• _Exercise task_:
Extract the lines that carry the string "body" from the listing.

___ Supplied material ___

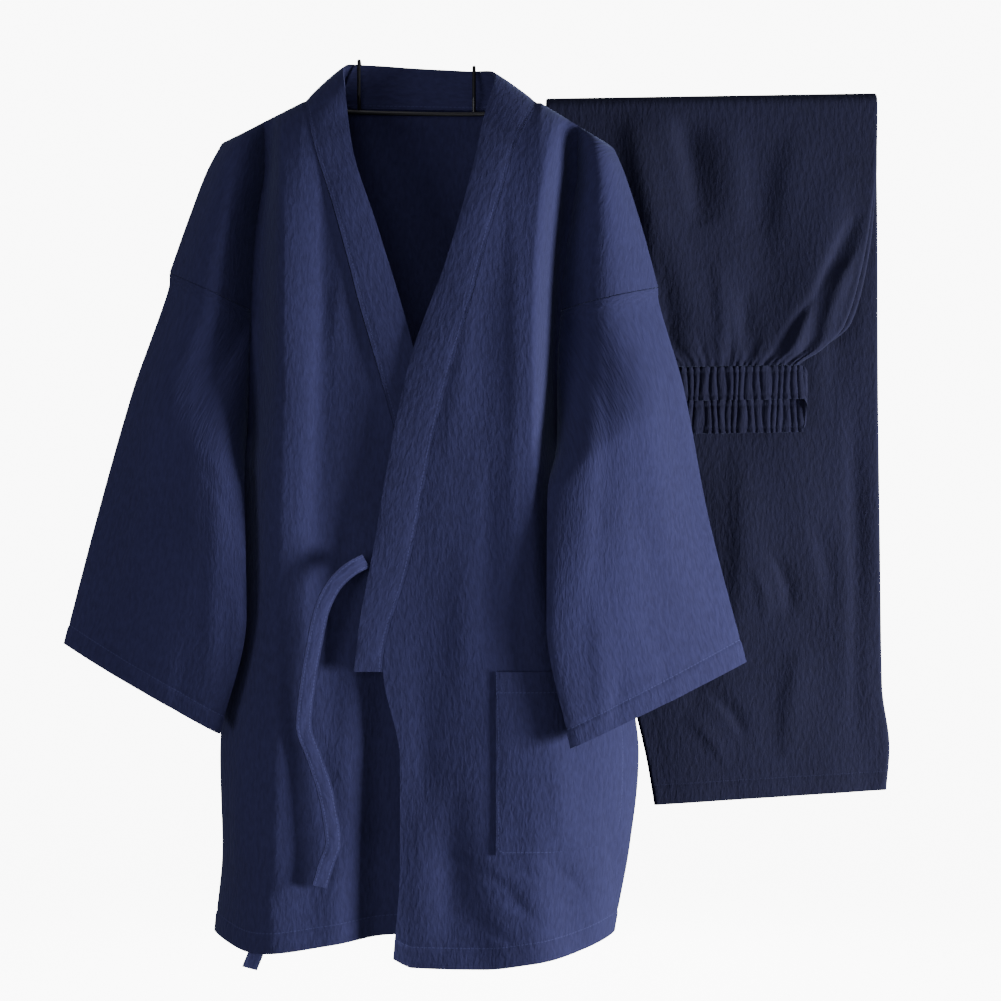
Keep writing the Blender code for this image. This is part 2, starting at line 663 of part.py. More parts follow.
def leg(piece, surface):
    """A leg tube folded over the rod, from its waist end in front to its hem behind."""
    front_drops = [*LEG_FRONT_DROPS, piece.front_end] if piece.front_end > LEG_FRONT_DROPS[-1] else LEG_FRONT_DROPS
    stations = [(FRONT_RUN, drop, 0.0) for drop in front_drops[::-1]]
    stations += [(FRONT_RUN, 0.0, turn) for turn in np.radians((0, 45, 90, 135, 180))]
    stations += [(BACK_RUN, drop, np.pi) for drop in piece.back_end * spread(0, 1, 7)[1:] ** 0.9]
    skins = [[], []]
    for table, drop, turn in stations:
        start, hollow = leg_layer(table, piece.layer, drop)
        narrowed = piece.inset * smoothstep(0, 200, drop) + (0 if turn else piece.taper * smoothstep(200, 240, drop))
        left, right = column(table, "left", drop) + narrowed / 2, column(table, "right", drop) - narrowed
        lift = column(table, "lift", drop)
        radius = TROUSER_CLOTH + hollow / 2
        caps = np.radians((45, 90, 135))
        shared = spread(column(table, "left", drop) + 15, column(table, "right", drop) - 15, LEG_COLUMNS - 2)
        runs = np.array([left + radius, *shared, right - radius])
        for skin, reach in zip(skins, (radius, hollow / 2)):
            x = np.concatenate([runs, runs[-1] + reach * np.sin(caps), runs[::-1], runs[0] - reach * np.sin(caps)])
            out = np.concatenate([
                np.full(LEG_COLUMNS, reach), reach * np.cos(caps), np.full(LEG_COLUMNS, -reach), -reach * np.cos(caps)
            ])
            out = ROD_RADIUS + start + radius + out
            if turn in (0.0, np.pi):
                to_edge = np.minimum(x - column(table, "left", drop), column(table, "right", drop) - x)
                folds = folds_at(TROUSER_FOLDS, x, drop) * smoothstep(15, 40, to_edge)
                out = out + lift + (0.0 if turn else folds)
            below = drop + (HEM_SLANT * (325 - x) * (drop / 640) ** 4 if turn else 0.0)
            y, z = -out * np.cos(turn), out * np.sin(turn) - below
            skin.append(np.stack([x, y, z + ROD_SLOPE * x], axis=1))
    count = len(skins[0][0])
    outer, inner = (np.concatenate(skin) for skin in skins)
    quads = grid_quads(len(stations), count, closed=True)
    quads = [quad if quad[0] % count < LEG_COLUMNS + 2 else quad[1:] + quad[:1] for quad in quads]
    return closed_between(piece.name, outer, inner, quads, surface, None)


def waistband(surface):
    """One gathered loop: its front run above, its rear run hanging lower, turned round at both ends."""
    (left, right), (front, rear) = WAIST_ENDS, WAIST_RUNS
    radius, middle = (rear - front) / 2, (front + rear) / 2
    run, turn = right - left, np.pi * radius
    count = WAIST_GATHERS * 4
    rows = []
    for height in (0.0, 1.0):
        line = []
        for at in spread(0, 2 * (run + turn), count + 1)[:-1]:
            ripple = WAIST_RIPPLE * np.cos(2 * np.pi * WAIST_GATHERS * at / (2 * (run + turn)))
            if at < run:
                x, y, lower = left + at, front - ripple, 0.0
            elif at < run + turn:
                angle = (at - run) / radius
                x, y = right + (radius + ripple) * np.sin(angle), middle - (radius + ripple) * np.cos(angle)
                lower = smoothstep(0, np.pi, angle)
            elif at < 2 * run + turn:
                x, y, lower = right - (at - run - turn), rear + ripple, 1.0
            else:
                angle = (at - 2 * run - turn) / radius
                x, y = left - (radius + ripple) * np.sin(angle), middle + (radius + ripple) * np.cos(angle)
                lower = 1 - smoothstep(0, np.pi, angle)
            drop = WAIST_TOP + lower * WAIST_STEP + height * WAIST_HEIGHT
            line.append((x, y, ROD_SLOPE * x - drop))
        rows.append(line)
    sheet = sheet_of(np.concatenate(rows), grid_quads(2, count, closed=True))
    return wall("waistband", sheet, TROUSER_CLOTH, surface, None)


def wire(name, points, radius, surface, parent=None):
    """A round wire through the points, with closed ends."""
    curve = bpy.data.curves.new(name, "CURVE")
    curve.dimensions = "3D"
    curve.bevel_depth = radius * MM
    curve.bevel_resolution = 2
    curve.use_fill_caps = True
    spline = curve.splines.new("POLY")
    spline.points.add(len(points) - 1)
    for control, point in zip(spline.points, np.asarray(points, float) * MM):
        control.co = (*point, 1.0)
    return add_object(name, curve, surface, parent)


def under_shoulder(x):
    """The hanger bar's centre below the shoulder seam at x."""
    return (x, 0.0, -float(shoulder_drop(x)) - CLOTH / 2 - HANGER_CLEARANCE - HANGER_RADIUS)


def hanger(surface, parent):
    """A slim bar under both shoulder seams, led round just inside the back of the neck between them."""
    arms_right = [under_shoulder(x) for x in spread(-142, -112, 4)]
    arms_left = [under_shoulder(x) for x in spread(114, 135, 4)]
    neck = [(p.x * 0.93, p.depth - BAR_INSIDE, -p.drop - BAR_BELOW) for p in BACK_NECK[1:-1]]
    points = np.array(arms_right + neck + arms_left)
    return wire("hanger", smooth_path(points, 30), HANGER_RADIUS, surface, parent)


def hook(name, x, surface):
    """From the hanger bar up inside the collar, over its top edge, and down round the rod behind."""
    neck = [point.x for point in BACK_NECK]
    shift = np.array([0.0, -JACKET_FORWARD, -JACKET_DROP])
    bar_y = through(neck, [p.depth for p in BACK_NECK], x / 0.93) - BAR_INSIDE
    bar_z = -through(neck, [p.drop for p in BACK_NECK], x / 0.93) - BAR_BELOW
    top = sorted(COLLAR_TOP, key=lambda point: point.x)
    top_z = -through([p.x for p in top], [p.drop for p in top], x)
    top_y = through([p.x for p in top], [p.depth for p in top], x)
    foot = bar_z + HANGER_RADIUS + 1.5 * SEAM
    wall_off = BAND_CLOTH / 2 + HOOK_RADIUS + 4.8
    crest = top_z + HOOK_RADIUS + SEAM + 1.0
    points = [
        (x, bar_y, foot),
        (x, min(bar_y, top_y - wall_off), foot + 12),
        (x, top_y - wall_off, top_z - 2),
        (x, top_y - wall_off + 1.5, crest),
        (x, top_y, crest + 1.0),
        (x, top_y + wall_off, crest - 0.5),
    ]
    points = [tuple(np.array(point) + shift) for point in points]
    reach = ROD_RADIUS + HOOK_RADIUS + SEAM
    rod_z = ROD_SLOPE * x
    points += [(x, -24.0, rod_z + 22.0), (x, -9.0, rod_z + 9.0)]
    points += [(x, -reach * np.cos(a), rod_z + reach * np.sin(a)) for a in np.radians((65, 100, 135, 170, 205, 240))]
    return wire(name, points, HOOK_RADIUS, surface)


def rod(surface):
    left, right = ROD_ENDS
    points = [(x, 0.0, ROD_SLOPE * x) for x in (left, right)]
    made = wire("rod", points, ROD_RADIUS, surface)
    made.data.bevel_resolution = 4
    return made


Panel = namedtuple("Panel", "sheet armholes columns")


def jacket(navy, dark):
    frame = bpy.data.objects.new("jacket_frame", None)
    bpy.data.collections[COLLECTION].objects.link(frame)
    frame.location = (0.0, -JACKET_FORWARD * MM, -JACKET_DROP * MM)
    levels = [(CHEST, share) for share in spread(0, 1, UPPER_ROWS) ** 1.4] + [(level, 1.0) for level in LOWER_LEVELS]
    fronts = {}
    for name, table, hem, lap, edge in (
        ("jacket_front_right", INNER_FRONT, INNER_HEM, 0.0, RIGHT_WING_EDGE),
        ("jacket_front_left", OUTER_FRONT, OUTER_HEM, LAP, LEFT_WING_EDGE),
    ):
        rows = [front_row(table, hem, lap, level, share) for level, share in levels]
        columns = len(rows[0])
        sheet, armholes = panel(rows, -1, [(columns - 1, edge)])
        fronts[name] = Panel(sheet, armholes, columns)
    rows = [back_row(level, share) for level, share in levels]
    columns = len(rows[0])
    sheet, armholes = panel(rows, 1, [(0, RIGHT_WING_EDGE), (columns - 1, LEFT_WING_EDGE)])
    back = Panel(sheet, armholes, columns)
    inner, outer = fronts["jacket_front_right"], fronts["jacket_front_left"]
    sheets = {"jacket_back": back.sheet, **{name: made.sheet for name, made in fronts.items()}}
    sheets["sleeve_right"] = sleeve(RIGHT_SLEEVE, (inner.sheet, inner.armholes[0]), (back.sheet, back.armholes[0]))
    sheets["sleeve_left"] = sleeve(LEFT_SLEEVE, (outer.sheet, outer.armholes[0]), (back.sheet, back.armholes[1]))
    for name, sheet in sheets.items():
        wall(name, sheet, CLOTH, navy, frame)
    collar(inner, outer, back, navy, frame)
    pocket(outer, navy, frame)
    ties(navy, frame)
    hanger(dark, frame)


def pocket(outer, surface, parent):
    """The patch pocket: the outer front's own points over its area, moved out."""
    rows = range(BAND_ROW, POCKET_LAST_ROW + 1)
    columns = range(POCKET_COLUMNS[0], POCKET_COLUMNS[1] + 1)
    index = [r * outer.columns + c for r in rows for c in columns]
    normals = outer.sheet.normals[index]
    points = outer.sheet.points[index] + normals * (CLOTH + SEAM) * (-np.sign(normals[:, 1:2]))
    return wall("pocket", Sheet(points, grid_quads(len(rows), len(columns)), normals), CLOTH, surface, parent)


def ties(surface, parent):
    x, drop, lift = (np.array([getattr(p, name) for p in FRONT_TIE], float) for name in TiePoint._fields)
    path = np.stack([x, -(front_depth(x, drop) + lift), -drop], axis=1)
    strap("tie_front", smooth_path(path, 26), surface, parent)
    path = np.array([(p.x, -p.lift, -p.drop) for p in SIDE_TIE], float)
    strap("tie_side", smooth_path(path, 14), surface, parent)


def main():
    clear_scene()
    collection = bpy.data.collections.new(COLLECTION)
    bpy.context.scene.collection.children.link(collection)
    navy = material("navy_cloth", NAVY, 0.9, 0.0)
    dark = material("dark_metal", ROD_DARK, 0.45, 0.8)
    jacket(navy, dark)
    for piece in LEG_PIECES:
        leg(piece, navy)
    waistband(navy)
    rod(dark)
    for name, x in HOOK_PLACES.items():
        hook(name, x, dark)


main()
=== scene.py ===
"""The looks of a hung kimono pyjama set: creases, gathers, hems and stitching over its solids.

Frame: metres, +Z up, the viewer looks along +Y, origin on the rod's axis behind the jacket's neck.
Lengths below are in millimetres. The jacket's tables are measured from its shoulder plane: x to the
viewer's right, drop downwards from the neck, depth away from the shoulder plane (forward on a front,
backward on the back). The wearer's right is the viewer's left.
"""

from collections import namedtuple

import bpy
import numpy as np
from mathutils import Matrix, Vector


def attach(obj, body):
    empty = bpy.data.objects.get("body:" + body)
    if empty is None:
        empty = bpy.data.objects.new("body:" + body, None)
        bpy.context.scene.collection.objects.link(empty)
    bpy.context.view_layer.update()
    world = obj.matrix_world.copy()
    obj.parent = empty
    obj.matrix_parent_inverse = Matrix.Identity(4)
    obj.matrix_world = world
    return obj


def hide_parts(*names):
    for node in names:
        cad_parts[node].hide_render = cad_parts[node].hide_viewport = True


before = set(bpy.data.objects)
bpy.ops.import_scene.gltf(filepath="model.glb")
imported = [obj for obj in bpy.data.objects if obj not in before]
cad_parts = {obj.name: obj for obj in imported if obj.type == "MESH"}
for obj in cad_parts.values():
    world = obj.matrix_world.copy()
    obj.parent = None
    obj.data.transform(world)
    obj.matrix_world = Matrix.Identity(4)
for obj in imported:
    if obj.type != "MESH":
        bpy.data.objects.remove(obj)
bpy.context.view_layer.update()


def rows_of(kind, *rows):
    return tuple(kind(*row) for row in rows)


def joined(*parts):
    return np.concatenate(parts)


def paired(*parts):
    return np.stack(parts, axis=1)


# Cloth thicknesses and the gap at a seam
MM = 0.001
SEAM = 0.3
CLOTH = 2.0
BAND_CLOTH = 3.0
TIE_CLOTH = 2.0
TROUSER_CLOTH = 1.8

# How the jacket hangs, and where its panels round over
JACKET_FORWARD = 70.0
JACKET_DROP = 8.0
LAP = 6.0
ROUND_OVER = 110.0
CHEST = 180.0
ARMPIT = 290.0
WING_BULGE = {"front": 34.0, "back": 28.0}
WING_CREST = 0.9

ROD_RADIUS = 2.5
ROD_SLOPE = 0.016
# Near-black steel: the rod's own colour; on the hanger inside the neck it is painted shade, standing for
# the shadow line along the back collar's seam
ROD_DARK = (0.02, 0.02, 0.024, 1.0)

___

• _Answer to the task_:
def attach(obj, body):
    empty = bpy.data.objects.get("body:" + body)
        empty = bpy.data.objects.new("body:" + body, None)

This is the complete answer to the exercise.